• **Set exercise**: Extract, word for word, every line from the one containing "# Both ends are sawn square" through the one containing "before = set(bpy.data.objects)", with both end lines kept.

• **Stored data**:
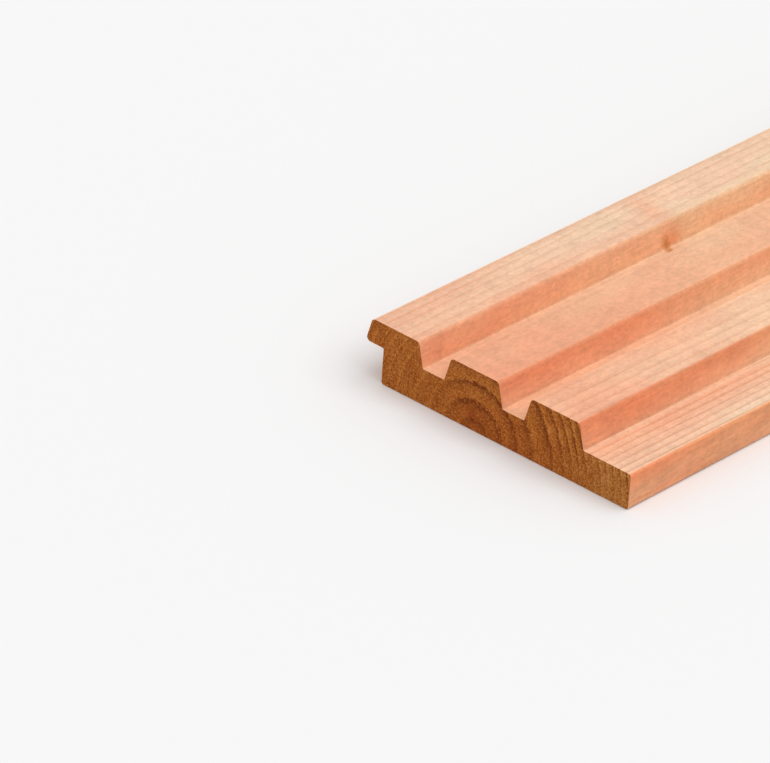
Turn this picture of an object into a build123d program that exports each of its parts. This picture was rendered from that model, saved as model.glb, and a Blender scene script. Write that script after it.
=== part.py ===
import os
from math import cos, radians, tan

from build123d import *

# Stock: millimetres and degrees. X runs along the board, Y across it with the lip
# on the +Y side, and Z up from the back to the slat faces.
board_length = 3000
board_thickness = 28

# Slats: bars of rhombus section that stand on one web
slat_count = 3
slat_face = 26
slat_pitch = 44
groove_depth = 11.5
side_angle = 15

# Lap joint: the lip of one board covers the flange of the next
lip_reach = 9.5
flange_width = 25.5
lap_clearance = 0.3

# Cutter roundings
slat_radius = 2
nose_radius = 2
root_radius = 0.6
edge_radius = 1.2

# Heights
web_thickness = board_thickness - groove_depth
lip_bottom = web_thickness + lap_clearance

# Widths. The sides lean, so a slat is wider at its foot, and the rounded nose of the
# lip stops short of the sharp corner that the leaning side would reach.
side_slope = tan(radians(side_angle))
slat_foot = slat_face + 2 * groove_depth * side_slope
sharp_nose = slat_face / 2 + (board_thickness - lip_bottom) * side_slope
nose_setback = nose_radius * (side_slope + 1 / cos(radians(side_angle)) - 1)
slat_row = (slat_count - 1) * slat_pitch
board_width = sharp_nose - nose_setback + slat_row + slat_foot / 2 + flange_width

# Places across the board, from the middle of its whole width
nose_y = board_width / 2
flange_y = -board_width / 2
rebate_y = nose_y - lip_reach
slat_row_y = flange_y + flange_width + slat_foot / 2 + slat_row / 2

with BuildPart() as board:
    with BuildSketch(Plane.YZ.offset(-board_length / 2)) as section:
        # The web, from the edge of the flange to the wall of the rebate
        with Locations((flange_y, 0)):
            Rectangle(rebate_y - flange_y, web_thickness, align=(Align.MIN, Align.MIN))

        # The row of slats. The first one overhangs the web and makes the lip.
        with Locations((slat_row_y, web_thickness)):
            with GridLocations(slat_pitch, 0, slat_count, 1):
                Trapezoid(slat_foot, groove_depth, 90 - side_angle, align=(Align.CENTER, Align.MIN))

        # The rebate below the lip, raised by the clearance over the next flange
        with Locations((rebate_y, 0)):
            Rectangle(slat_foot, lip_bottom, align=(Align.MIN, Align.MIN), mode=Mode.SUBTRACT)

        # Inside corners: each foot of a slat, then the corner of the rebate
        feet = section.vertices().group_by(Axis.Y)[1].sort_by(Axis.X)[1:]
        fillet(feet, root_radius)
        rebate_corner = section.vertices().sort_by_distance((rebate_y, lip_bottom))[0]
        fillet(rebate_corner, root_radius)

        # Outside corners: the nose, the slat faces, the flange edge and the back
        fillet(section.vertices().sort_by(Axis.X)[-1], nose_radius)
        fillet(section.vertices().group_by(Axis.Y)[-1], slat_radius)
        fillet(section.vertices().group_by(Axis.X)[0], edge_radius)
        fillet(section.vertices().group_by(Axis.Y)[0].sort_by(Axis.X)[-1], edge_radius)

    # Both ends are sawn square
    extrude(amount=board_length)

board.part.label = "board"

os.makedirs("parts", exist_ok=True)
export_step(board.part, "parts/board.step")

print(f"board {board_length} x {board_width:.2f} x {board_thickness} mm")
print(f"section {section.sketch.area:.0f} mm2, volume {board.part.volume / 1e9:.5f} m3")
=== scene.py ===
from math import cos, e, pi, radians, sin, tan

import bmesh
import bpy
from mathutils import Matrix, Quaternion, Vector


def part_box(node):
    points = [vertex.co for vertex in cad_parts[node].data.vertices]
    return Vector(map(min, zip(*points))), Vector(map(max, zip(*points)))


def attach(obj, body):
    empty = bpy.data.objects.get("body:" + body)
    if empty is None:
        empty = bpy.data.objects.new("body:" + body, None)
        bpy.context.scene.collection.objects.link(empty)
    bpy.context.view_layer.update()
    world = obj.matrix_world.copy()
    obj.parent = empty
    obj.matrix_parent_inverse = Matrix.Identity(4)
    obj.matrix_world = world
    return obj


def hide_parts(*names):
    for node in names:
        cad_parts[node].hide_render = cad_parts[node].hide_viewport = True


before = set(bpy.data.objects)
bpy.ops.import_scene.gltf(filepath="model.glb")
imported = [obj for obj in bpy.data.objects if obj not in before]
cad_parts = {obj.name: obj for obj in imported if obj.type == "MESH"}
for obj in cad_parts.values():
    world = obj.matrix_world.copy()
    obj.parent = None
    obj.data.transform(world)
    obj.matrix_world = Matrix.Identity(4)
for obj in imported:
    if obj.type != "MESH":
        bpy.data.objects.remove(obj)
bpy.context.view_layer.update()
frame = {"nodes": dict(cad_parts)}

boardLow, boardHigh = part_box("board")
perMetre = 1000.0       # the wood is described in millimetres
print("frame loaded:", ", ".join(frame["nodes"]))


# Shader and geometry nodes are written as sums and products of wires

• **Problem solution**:
    # Both ends are sawn square
    extrude(amount=board_length)

board.part.label = "board"

os.makedirs("parts", exist_ok=True)
export_step(board.part, "parts/board.step")

print(f"board {board_length} x {board_width:.2f} x {board_thickness} mm")
print(f"section {section.sketch.area:.0f} mm2, volume {board.part.volume / 1e9:.5f} m3")
=== scene.py ===
from math import cos, e, pi, radians, sin, tan

import bmesh
import bpy
from mathutils import Matrix, Quaternion, Vector


def part_box(node):
    points = [vertex.co for vertex in cad_parts[node].data.vertices]
    return Vector(map(min, zip(*points))), Vector(map(max, zip(*points)))


def attach(obj, body):
    empty = bpy.data.objects.get("body:" + body)
    if empty is None:
        empty = bpy.data.objects.new("body:" + body, None)
        bpy.context.scene.collection.objects.link(empty)
    bpy.context.view_layer.update()
    world = obj.matrix_world.copy()
    obj.parent = empty
    obj.matrix_parent_inverse = Matrix.Identity(4)
    obj.matrix_world = world
    return obj


def hide_parts(*names):
    for node in names:
        cad_parts[node].hide_render = cad_parts[node].hide_viewport = True


before = set(bpy.data.objects)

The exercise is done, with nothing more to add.